(Items listed in a dataset)
———

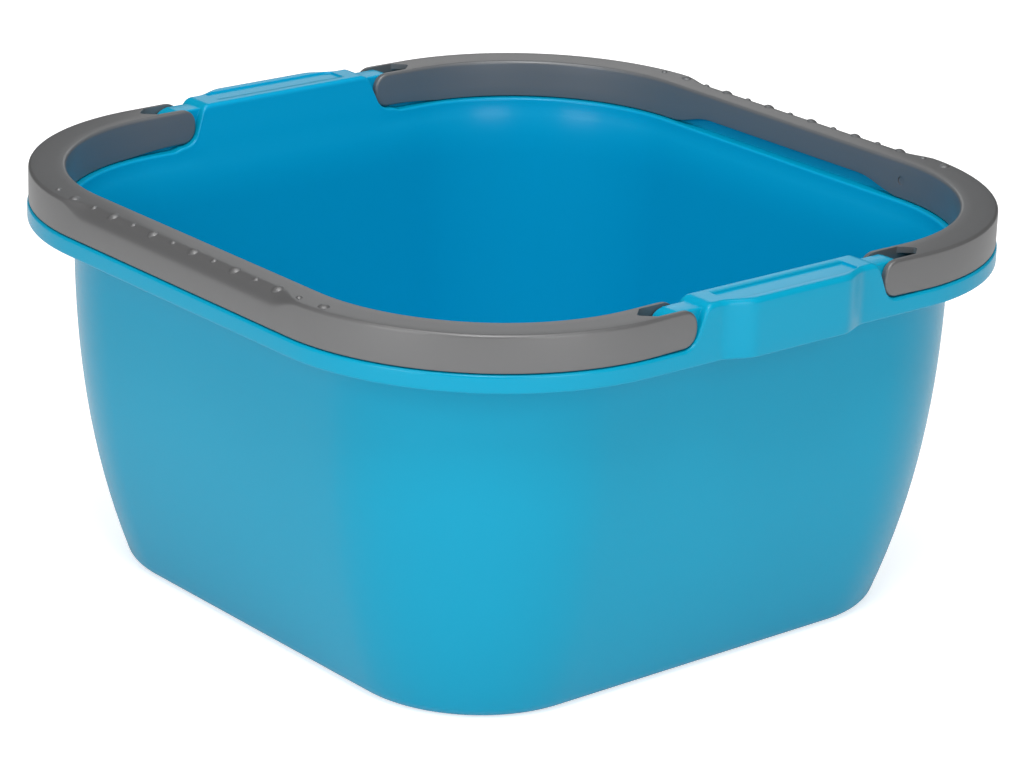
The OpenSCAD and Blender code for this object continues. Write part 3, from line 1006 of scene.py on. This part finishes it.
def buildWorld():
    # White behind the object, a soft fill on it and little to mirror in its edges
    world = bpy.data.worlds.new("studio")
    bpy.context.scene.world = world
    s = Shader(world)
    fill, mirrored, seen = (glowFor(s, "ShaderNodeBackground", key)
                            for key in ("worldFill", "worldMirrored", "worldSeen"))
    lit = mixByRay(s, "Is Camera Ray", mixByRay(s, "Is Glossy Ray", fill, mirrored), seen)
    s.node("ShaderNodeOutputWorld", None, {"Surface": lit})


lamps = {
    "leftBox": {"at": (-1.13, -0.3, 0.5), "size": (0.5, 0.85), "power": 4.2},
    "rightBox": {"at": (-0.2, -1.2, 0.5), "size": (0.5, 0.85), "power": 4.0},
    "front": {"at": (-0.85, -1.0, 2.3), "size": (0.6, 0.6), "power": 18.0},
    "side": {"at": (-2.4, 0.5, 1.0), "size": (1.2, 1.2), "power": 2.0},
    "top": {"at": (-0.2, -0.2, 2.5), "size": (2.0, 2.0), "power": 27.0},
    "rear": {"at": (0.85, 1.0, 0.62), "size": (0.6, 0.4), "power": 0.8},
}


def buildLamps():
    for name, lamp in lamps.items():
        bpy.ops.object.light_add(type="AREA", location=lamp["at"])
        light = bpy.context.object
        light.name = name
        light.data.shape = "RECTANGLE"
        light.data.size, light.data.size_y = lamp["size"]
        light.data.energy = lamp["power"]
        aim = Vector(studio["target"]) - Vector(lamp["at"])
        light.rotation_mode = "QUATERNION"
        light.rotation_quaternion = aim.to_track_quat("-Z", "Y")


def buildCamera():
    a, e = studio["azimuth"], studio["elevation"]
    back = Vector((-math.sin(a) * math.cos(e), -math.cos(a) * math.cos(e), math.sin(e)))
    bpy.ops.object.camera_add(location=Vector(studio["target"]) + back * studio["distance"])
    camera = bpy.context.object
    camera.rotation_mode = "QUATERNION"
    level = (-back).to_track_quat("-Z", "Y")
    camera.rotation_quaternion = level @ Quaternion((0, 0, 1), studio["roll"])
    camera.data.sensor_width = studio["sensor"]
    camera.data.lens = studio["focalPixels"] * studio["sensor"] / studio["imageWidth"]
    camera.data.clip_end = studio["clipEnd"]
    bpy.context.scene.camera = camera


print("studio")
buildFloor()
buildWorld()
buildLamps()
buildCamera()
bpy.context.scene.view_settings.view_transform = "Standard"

———

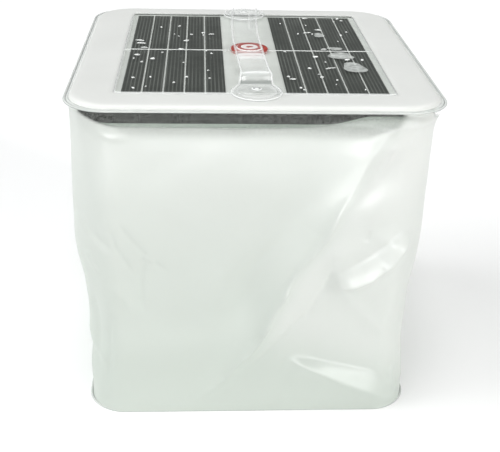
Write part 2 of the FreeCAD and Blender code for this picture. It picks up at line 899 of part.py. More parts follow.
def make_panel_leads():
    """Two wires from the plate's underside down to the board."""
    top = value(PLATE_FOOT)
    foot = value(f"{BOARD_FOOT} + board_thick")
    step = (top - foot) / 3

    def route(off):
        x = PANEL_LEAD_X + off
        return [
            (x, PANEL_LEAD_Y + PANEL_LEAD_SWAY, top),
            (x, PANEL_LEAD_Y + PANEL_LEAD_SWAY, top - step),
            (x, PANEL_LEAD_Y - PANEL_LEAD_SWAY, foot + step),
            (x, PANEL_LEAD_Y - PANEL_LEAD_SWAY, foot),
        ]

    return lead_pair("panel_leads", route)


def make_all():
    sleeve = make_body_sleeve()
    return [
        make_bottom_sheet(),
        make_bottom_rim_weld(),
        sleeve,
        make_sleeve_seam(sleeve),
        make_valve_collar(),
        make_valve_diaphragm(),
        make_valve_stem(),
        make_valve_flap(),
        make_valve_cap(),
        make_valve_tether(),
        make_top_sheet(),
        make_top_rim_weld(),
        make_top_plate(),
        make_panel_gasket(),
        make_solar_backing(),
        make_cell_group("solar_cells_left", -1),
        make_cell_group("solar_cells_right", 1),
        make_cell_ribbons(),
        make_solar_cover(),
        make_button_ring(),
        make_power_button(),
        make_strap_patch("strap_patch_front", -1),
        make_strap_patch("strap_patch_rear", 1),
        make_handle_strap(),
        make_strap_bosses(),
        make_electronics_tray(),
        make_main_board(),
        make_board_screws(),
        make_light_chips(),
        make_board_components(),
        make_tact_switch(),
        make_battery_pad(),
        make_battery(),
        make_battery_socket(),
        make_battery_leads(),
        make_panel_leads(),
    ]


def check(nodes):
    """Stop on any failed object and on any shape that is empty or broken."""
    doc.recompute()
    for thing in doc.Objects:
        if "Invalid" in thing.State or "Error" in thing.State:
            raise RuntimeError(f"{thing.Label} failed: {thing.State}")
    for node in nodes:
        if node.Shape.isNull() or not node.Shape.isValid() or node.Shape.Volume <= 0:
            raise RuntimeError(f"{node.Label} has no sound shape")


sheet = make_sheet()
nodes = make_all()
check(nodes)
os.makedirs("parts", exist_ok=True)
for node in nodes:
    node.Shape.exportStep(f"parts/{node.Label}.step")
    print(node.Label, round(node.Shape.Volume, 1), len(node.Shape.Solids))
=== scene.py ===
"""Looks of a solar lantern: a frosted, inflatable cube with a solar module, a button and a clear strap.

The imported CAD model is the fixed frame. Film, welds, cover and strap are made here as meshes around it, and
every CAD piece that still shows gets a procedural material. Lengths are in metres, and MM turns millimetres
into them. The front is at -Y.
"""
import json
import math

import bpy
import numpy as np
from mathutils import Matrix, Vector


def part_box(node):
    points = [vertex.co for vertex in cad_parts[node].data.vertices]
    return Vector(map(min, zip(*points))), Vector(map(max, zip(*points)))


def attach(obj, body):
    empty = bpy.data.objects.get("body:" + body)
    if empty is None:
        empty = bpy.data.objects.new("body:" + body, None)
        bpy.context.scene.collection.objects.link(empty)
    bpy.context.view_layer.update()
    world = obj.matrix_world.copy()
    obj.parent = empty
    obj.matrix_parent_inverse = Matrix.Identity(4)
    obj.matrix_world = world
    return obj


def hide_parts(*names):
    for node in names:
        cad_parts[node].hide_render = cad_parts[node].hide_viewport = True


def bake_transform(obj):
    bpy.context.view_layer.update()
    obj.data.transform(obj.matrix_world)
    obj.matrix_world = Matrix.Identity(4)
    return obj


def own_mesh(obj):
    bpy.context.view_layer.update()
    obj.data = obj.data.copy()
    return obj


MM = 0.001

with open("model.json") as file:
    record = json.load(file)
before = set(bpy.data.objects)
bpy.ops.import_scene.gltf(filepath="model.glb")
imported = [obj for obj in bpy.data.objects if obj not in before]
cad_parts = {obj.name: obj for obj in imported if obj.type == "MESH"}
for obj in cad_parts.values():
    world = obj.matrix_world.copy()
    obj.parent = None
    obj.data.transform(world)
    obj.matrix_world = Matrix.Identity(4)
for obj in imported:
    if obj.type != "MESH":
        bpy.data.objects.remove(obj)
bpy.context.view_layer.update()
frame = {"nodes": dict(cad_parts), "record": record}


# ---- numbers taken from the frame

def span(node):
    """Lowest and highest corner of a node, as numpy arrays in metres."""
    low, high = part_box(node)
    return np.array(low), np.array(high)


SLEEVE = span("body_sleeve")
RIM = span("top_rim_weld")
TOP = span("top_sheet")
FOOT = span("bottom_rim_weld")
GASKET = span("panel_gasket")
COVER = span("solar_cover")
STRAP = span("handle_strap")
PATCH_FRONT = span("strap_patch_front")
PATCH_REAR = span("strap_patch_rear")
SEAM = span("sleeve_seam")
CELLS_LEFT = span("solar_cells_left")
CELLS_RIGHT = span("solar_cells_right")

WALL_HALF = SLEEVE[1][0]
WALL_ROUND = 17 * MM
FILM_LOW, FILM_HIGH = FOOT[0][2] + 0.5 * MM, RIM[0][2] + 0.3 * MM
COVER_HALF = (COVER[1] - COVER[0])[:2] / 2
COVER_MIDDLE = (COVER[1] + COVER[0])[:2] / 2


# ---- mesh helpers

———

[What the task asks] What is wanted is an exact copy of the lines from the line containing "Write part 2" to the line containing "step = (top - foot) / 3", both lines included, and of no other line.

[Output for this task]
Write part 2 of the FreeCAD and Blender code for this picture. It picks up at line 899 of part.py. More parts follow.
def make_panel_leads():
    """Two wires from the plate's underside down to the board."""
    top = value(PLATE_FOOT)
    foot = value(f"{BOARD_FOOT} + board_thick")
    step = (top - foot) / 3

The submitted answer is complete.